**What needs to be done**: Retype word for word the lines lying between the line containing "obj.matrix_world = world" and the line containing "imported = [obj", together with those two lines themselves, and nothing besides.

**Provided material**:

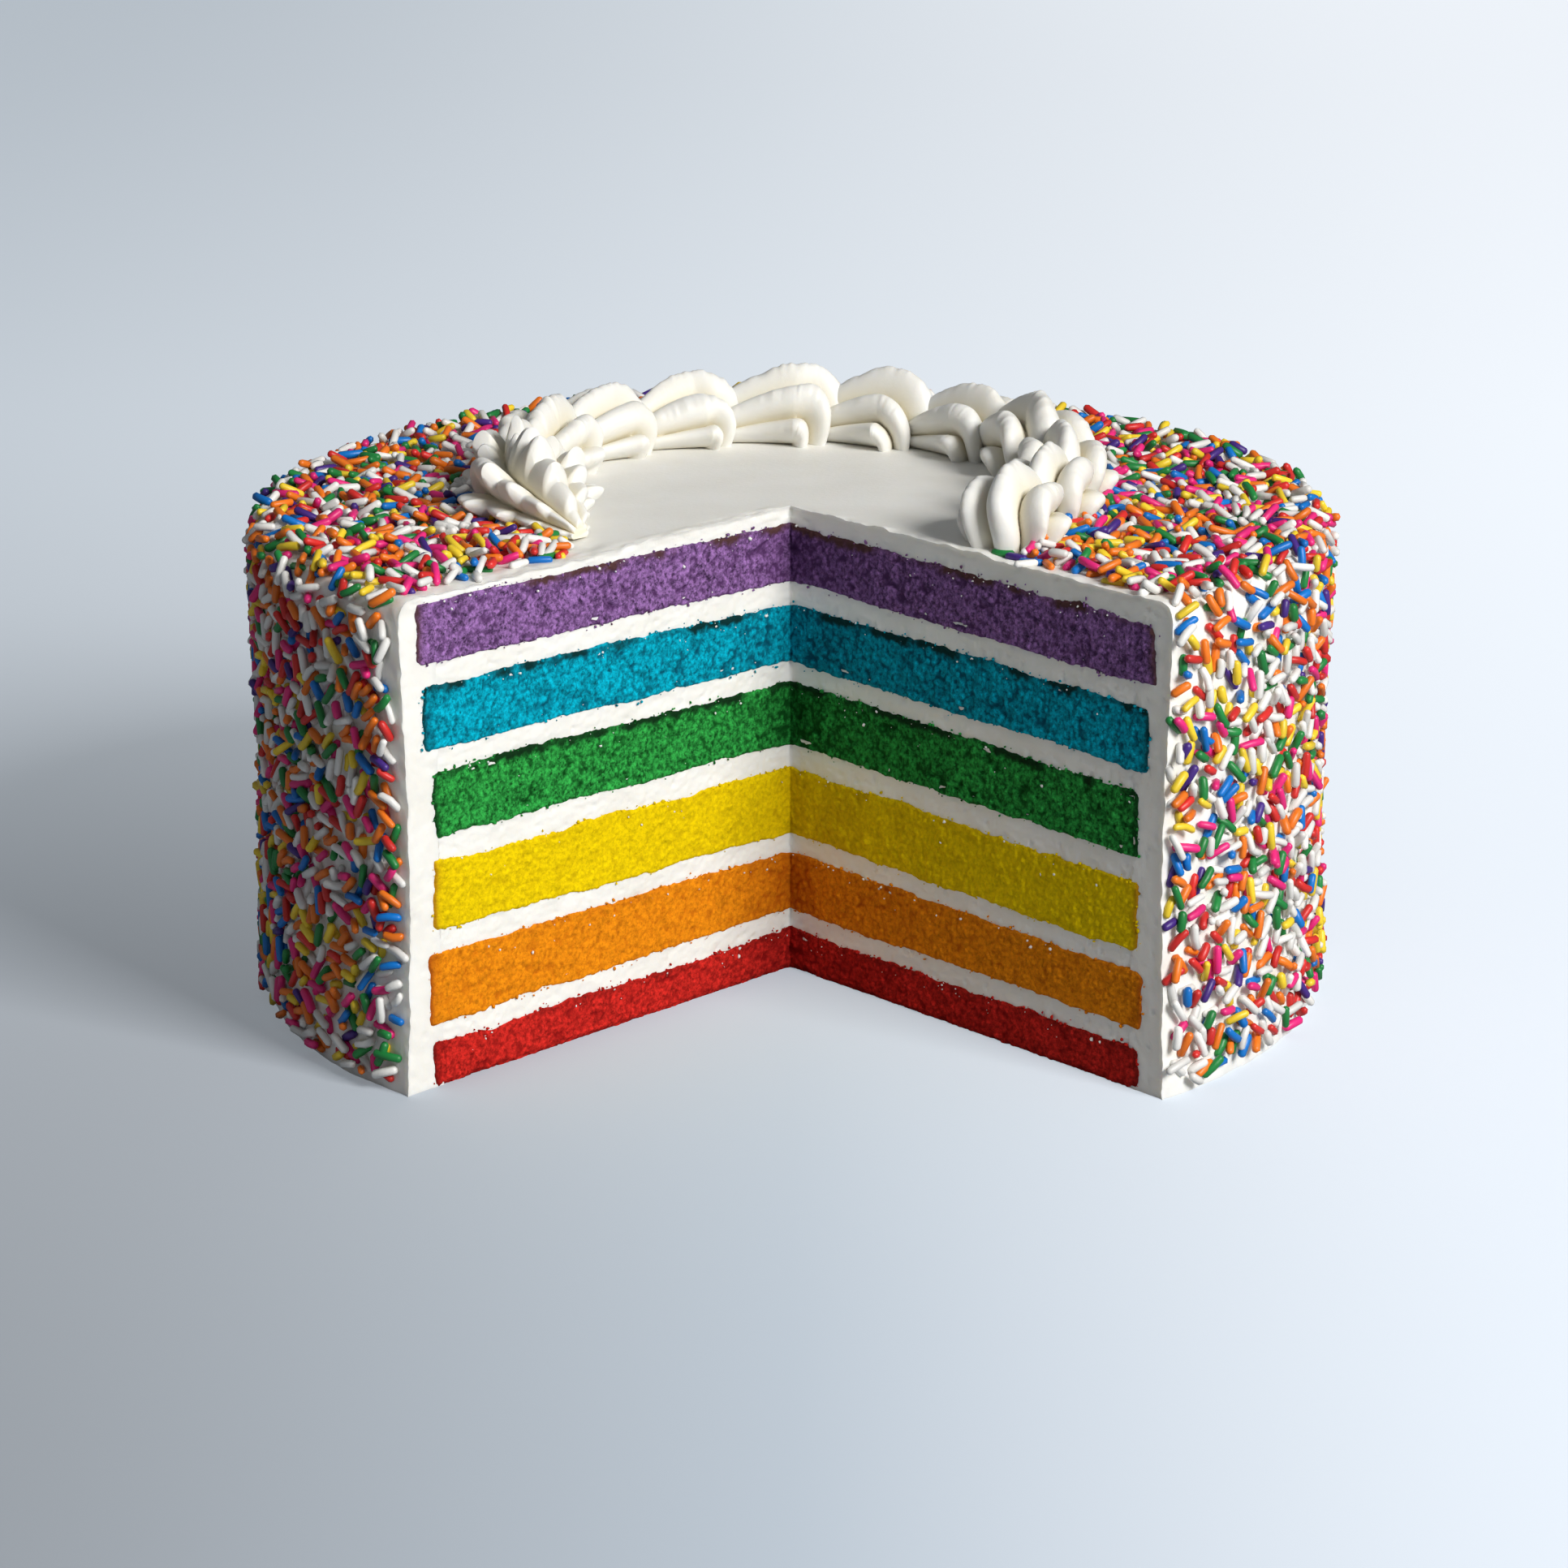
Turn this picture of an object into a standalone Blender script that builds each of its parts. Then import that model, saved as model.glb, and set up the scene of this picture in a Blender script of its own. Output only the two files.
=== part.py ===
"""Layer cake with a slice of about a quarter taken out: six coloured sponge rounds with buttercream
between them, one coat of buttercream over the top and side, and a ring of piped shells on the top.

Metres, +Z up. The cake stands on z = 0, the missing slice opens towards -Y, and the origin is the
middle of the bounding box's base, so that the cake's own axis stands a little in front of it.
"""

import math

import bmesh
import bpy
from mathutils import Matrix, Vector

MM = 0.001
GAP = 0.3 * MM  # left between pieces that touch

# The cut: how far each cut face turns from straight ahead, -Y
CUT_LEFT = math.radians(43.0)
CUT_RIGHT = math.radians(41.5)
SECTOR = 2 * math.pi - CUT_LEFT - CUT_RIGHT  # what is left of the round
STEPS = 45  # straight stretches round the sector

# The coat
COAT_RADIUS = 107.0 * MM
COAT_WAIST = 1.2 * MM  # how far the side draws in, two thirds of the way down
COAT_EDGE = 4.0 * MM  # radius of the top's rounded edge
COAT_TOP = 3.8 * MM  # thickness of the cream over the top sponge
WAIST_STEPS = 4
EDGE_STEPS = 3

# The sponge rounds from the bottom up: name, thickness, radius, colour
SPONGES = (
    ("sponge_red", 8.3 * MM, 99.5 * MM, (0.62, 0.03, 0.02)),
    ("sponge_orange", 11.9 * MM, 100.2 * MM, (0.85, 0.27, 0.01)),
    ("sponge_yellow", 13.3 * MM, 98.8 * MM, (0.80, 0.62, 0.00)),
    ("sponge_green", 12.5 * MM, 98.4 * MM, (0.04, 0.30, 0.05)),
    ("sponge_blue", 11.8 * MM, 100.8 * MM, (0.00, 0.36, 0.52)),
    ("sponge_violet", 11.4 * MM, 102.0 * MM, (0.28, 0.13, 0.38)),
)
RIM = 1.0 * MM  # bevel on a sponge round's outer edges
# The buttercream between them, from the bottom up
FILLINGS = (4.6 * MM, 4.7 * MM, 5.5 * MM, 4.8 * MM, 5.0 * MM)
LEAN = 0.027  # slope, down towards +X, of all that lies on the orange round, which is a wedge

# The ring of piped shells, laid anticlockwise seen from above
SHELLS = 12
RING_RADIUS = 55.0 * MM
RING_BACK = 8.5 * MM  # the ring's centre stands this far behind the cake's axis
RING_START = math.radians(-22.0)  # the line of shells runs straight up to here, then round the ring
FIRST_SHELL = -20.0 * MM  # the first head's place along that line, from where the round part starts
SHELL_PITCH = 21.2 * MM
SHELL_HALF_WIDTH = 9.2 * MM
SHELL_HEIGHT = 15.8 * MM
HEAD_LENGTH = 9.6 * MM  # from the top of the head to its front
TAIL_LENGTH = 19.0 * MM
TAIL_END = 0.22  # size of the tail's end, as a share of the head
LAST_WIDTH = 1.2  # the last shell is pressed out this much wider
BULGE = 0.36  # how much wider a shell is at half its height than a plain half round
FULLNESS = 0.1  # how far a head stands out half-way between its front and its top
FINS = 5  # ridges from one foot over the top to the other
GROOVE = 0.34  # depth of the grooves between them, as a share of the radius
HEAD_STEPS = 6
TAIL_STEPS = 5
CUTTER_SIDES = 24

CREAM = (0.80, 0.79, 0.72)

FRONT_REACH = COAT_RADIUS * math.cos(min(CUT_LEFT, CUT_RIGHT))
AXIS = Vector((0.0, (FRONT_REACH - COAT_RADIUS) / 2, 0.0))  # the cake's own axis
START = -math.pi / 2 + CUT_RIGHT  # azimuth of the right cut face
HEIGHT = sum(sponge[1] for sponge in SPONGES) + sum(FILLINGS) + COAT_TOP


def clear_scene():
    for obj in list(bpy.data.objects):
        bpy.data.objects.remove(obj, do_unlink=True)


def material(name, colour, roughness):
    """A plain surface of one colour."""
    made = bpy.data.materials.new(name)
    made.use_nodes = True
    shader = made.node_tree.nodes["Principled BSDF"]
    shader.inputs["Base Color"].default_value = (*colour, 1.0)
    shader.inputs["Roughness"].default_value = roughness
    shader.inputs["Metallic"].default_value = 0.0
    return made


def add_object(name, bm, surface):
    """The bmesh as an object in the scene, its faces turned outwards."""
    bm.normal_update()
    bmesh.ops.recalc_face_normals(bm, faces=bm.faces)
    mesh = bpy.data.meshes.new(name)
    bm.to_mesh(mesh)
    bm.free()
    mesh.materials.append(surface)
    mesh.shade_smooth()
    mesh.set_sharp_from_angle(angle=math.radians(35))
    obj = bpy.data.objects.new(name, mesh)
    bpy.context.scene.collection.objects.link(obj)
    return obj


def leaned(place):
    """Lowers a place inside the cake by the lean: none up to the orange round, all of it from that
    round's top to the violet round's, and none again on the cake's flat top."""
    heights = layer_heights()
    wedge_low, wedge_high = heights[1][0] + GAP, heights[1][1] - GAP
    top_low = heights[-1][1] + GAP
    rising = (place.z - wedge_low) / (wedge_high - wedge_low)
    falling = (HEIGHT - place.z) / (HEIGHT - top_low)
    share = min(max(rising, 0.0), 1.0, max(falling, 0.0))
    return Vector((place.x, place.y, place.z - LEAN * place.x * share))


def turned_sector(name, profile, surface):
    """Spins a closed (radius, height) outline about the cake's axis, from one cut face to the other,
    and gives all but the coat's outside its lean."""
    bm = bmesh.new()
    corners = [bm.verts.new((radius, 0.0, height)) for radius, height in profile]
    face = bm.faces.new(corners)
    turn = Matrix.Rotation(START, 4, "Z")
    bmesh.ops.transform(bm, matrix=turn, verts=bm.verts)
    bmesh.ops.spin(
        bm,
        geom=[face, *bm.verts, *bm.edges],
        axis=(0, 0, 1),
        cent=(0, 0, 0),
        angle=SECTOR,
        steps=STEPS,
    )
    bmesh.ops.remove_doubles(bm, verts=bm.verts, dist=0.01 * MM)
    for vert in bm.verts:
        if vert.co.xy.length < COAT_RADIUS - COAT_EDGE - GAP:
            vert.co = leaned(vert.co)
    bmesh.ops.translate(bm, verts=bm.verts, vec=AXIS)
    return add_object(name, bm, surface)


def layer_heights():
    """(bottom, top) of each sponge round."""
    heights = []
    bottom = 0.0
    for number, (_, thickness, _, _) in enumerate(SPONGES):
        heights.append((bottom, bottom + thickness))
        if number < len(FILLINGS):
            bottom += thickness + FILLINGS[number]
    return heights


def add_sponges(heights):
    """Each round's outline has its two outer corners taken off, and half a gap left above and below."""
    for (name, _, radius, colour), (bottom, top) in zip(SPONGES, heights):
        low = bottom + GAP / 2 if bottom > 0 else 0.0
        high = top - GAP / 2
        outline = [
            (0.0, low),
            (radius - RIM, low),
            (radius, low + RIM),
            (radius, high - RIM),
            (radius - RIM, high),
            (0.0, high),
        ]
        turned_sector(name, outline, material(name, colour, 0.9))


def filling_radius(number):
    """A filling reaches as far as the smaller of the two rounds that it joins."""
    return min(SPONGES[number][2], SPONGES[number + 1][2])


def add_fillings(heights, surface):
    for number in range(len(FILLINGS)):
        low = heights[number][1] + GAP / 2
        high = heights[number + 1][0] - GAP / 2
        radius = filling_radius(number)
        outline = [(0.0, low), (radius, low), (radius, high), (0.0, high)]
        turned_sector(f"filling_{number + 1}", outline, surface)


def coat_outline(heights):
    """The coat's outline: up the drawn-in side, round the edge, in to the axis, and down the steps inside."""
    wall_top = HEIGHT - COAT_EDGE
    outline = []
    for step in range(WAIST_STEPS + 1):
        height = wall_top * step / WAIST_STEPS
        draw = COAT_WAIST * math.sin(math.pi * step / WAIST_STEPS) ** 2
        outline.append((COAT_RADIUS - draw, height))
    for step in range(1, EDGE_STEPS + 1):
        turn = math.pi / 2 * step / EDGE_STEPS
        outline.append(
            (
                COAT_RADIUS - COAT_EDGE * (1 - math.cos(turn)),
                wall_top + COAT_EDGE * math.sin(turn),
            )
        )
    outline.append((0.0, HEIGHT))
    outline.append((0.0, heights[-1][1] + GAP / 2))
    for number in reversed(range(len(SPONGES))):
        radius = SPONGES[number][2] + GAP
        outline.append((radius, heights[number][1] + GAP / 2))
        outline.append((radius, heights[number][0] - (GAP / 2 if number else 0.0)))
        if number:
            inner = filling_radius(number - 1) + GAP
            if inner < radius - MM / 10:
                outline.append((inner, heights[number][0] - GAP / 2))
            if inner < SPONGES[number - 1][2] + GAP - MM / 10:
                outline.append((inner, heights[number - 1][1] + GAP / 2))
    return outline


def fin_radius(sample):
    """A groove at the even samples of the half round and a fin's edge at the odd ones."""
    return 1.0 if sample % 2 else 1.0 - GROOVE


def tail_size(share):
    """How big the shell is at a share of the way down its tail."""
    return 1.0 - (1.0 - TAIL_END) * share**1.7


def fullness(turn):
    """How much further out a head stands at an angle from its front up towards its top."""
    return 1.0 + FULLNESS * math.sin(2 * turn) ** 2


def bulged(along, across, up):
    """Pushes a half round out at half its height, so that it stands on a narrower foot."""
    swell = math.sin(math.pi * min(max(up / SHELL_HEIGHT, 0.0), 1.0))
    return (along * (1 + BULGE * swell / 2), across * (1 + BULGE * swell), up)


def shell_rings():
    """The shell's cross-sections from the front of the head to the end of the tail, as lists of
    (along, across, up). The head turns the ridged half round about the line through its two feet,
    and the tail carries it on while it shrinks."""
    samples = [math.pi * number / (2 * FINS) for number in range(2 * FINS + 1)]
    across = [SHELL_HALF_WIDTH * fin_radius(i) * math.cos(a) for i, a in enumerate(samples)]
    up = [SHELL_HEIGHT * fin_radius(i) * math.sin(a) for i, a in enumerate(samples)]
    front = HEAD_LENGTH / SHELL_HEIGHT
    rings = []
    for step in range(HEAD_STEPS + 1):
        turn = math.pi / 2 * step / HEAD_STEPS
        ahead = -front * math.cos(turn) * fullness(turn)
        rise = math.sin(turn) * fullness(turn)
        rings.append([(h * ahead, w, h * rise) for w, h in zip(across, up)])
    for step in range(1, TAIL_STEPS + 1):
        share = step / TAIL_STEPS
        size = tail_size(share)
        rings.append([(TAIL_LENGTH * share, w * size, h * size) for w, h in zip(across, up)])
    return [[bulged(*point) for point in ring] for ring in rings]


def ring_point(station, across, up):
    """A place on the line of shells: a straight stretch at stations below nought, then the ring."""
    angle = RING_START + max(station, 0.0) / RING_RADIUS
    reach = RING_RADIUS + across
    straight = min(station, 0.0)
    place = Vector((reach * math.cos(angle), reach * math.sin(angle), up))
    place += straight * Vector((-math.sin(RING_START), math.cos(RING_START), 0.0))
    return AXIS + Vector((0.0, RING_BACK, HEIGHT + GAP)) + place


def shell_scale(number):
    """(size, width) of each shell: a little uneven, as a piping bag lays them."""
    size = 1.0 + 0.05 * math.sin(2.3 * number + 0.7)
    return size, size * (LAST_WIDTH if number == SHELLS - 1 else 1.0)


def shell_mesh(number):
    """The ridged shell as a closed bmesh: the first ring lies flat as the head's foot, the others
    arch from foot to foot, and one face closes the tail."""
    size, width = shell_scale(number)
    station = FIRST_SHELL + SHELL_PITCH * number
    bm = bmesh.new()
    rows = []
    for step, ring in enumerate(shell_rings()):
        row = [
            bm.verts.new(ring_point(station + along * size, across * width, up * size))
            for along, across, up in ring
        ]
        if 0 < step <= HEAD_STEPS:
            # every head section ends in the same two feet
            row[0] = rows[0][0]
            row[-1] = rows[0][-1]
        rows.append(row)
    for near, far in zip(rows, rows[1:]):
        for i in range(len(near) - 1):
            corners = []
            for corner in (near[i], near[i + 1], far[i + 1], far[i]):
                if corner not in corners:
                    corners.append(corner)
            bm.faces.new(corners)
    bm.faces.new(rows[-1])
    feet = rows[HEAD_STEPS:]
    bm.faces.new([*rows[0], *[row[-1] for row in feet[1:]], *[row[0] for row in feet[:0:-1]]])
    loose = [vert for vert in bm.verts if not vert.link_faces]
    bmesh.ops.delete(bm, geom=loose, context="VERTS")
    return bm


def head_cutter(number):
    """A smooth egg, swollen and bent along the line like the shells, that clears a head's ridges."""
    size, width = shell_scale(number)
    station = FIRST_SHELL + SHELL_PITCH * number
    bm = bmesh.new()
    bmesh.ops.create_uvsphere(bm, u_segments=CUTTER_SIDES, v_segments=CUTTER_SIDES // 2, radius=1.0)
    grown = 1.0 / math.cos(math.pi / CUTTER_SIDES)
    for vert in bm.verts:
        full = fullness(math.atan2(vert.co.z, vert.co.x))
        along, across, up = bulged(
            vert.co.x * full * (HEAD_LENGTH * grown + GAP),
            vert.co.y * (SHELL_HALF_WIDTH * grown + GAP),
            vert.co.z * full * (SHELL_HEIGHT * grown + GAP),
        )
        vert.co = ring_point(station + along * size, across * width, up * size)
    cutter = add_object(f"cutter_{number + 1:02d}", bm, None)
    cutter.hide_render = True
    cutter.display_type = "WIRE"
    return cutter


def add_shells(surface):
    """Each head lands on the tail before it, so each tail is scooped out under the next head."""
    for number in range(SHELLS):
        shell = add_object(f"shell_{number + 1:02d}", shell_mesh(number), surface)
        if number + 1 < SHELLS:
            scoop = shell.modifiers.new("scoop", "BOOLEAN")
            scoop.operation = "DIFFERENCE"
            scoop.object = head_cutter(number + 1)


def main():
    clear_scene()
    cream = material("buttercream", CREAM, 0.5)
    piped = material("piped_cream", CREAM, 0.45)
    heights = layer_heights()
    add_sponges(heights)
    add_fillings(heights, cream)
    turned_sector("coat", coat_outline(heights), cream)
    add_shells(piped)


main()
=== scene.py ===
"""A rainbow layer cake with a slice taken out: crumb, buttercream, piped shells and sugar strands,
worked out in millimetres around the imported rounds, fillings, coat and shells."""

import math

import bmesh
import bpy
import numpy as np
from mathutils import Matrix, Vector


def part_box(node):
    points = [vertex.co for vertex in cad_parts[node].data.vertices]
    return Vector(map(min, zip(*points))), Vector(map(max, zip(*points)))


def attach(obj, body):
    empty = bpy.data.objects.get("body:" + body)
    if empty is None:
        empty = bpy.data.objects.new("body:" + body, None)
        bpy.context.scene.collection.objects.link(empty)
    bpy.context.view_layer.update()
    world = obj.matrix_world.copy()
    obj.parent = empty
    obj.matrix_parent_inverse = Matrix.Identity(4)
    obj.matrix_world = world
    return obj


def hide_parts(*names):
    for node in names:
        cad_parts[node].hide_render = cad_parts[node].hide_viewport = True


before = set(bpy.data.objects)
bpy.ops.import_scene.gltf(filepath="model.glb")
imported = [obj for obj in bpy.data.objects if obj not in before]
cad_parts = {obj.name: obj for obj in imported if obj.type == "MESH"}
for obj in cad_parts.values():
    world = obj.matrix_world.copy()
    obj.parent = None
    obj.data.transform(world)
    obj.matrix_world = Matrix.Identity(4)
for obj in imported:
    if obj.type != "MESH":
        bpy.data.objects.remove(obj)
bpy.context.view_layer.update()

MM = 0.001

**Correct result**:
    obj.matrix_world = world
    return obj


def hide_parts(*names):
    for node in names:
        cad_parts[node].hide_render = cad_parts[node].hide_viewport = True


before = set(bpy.data.objects)
bpy.ops.import_scene.gltf(filepath="model.glb")
imported = [obj for obj in bpy.data.objects if obj not in before]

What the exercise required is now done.